First, find \(\frac{dx}{d\theta}\) and \(\frac{dy}{d\theta}\):

\(x = \tan \theta \Rightarrow \frac{dx}{d\theta} = \sec^2 \theta\).

\(y = 2 \cos^2 \theta \sin \theta\).

Using the product rule, \(\frac{dy}{d\theta} = 2 \left(2 \cos \theta (-\sin \theta) \sin \theta + \cos^2 \theta \cos \theta\right) = -4 \cos \theta \sin^2 \theta + 2 \cos^3 \theta\).

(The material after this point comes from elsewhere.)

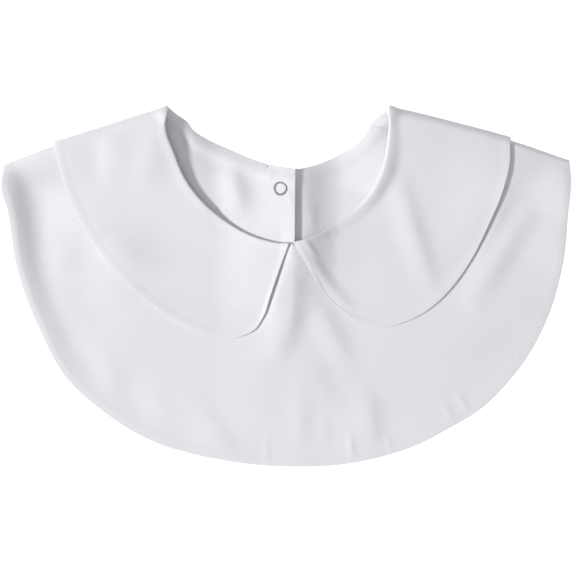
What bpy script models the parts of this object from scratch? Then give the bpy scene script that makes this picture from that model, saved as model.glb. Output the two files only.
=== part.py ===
"""A white cotton false collar with a cape yoke and two round collar leaves, laid flat.

It lies on its back halves, snapped shut at the centre back, with the front folded over
the back along both shoulders. +X is the viewer's right, +Y points from the hem to the
neck and +Z faces the viewer. Sizes in the tables are millimetres; meshes are in metres.
"""

from collections import namedtuple

import bmesh
import bpy
import numpy as np

MM = 0.001

# Cloth walls, and the gap kept between neighbouring pieces
YOKE_WALL = 1.0
LEAF_WALL = 1.2
GAP = 0.3
FLOOR_LEVEL = YOKE_WALL / 2
LEAF_OFFSET = YOKE_WALL / 2 + GAP + LEAF_WALL / 2
LAYER_STEP = YOKE_WALL + GAP
OVER_LEAF = LEAF_WALL + GAP

# The leaf rolls over the neck edge and back out over the yoke
NECK_ROLL = 1.5
NECK_SETTLE = 5.5
SEAM_DEPTH = 4.0
NECK_STEP = 1.2
ROLL_START = LEAF_WALL / 2
ROLL_END = ROLL_START + NECK_ROLL
NECK_RISE = 2 * NECK_ROLL - LEAF_OFFSET
LEAF_SLACK = 0.25
FRONT_SLACK = 0.2

# How far a layer takes to come down off what lies under it
LEAF_CLEAR = 7.0
LEAF_STEP = 24.0
HEM_CLEAR = 6.0
HEM_STEP = 13.0

# A shoulder fold's rise dies out past its neck end, its bow and the creases beside it
PAST_NECK = 15.0
PAST_NECK_FADE = 55.0
BOW_FADE = 45.0
CREASE_CLEAR = 14.0

# The raised strip just inside the hem
MARGIN_DEPTH = 5.0
MARGIN_WIDTH = 9.0

# Centre back: both halves stand up there in one long low tent, which dies out to each side
TENT_HEIGHT = 5.0
TENT_LEFT_X = -46.0
TENT_FLAT_LEFT_X = -9.5
TENT_FLAT_RIGHT_X = 2.1
TENT_RIGHT_X = 48.0
TENT_RIGHT_EASE = 1.8
TENT_HIGH_Y = 44.0
TENT_LOW_Y = -40.0

# The left half laps over the right one there and stands up along its edge
RIDGE_START_X = -62.0
RIDGE_FULL_X = -13.0
RIDGE_LOW = LAYER_STEP
RIDGE_HIGH = 4.1
RIDGE_LOW_Y = -30.0
RIDGE_HIGH_Y = 48.0
RIDGE_DROP_X = 8.0
RIDGE_DROP = 27.0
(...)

Now, find \(\frac{dy}{dx}\):

\(\frac{dy}{dx} = \frac{\frac{dy}{d\theta}}{\frac{dx}{d\theta}} = \frac{-4 \cos \theta \sin^2 \theta + 2 \cos^3 \theta}{\sec^2 \theta}\).

\(\frac{dy}{dx} = (-4 \cos \theta \sin^2 \theta + 2 \cos^3 \theta) \cos^2 \theta\).

Using \(\sin^2 \theta = 1 - \cos^2 \theta\), substitute:

\(-4 \cos \theta (1 - \cos^2 \theta) + 2 \cos^3 \theta = -4 \cos \theta + 4 \cos^3 \theta + 2 \cos^3 \theta = -4 \cos \theta + 6 \cos^3 \theta\).

Thus, \(\frac{dy}{dx} = 6 \cos^5 \theta - 4 \cos^3 \theta\).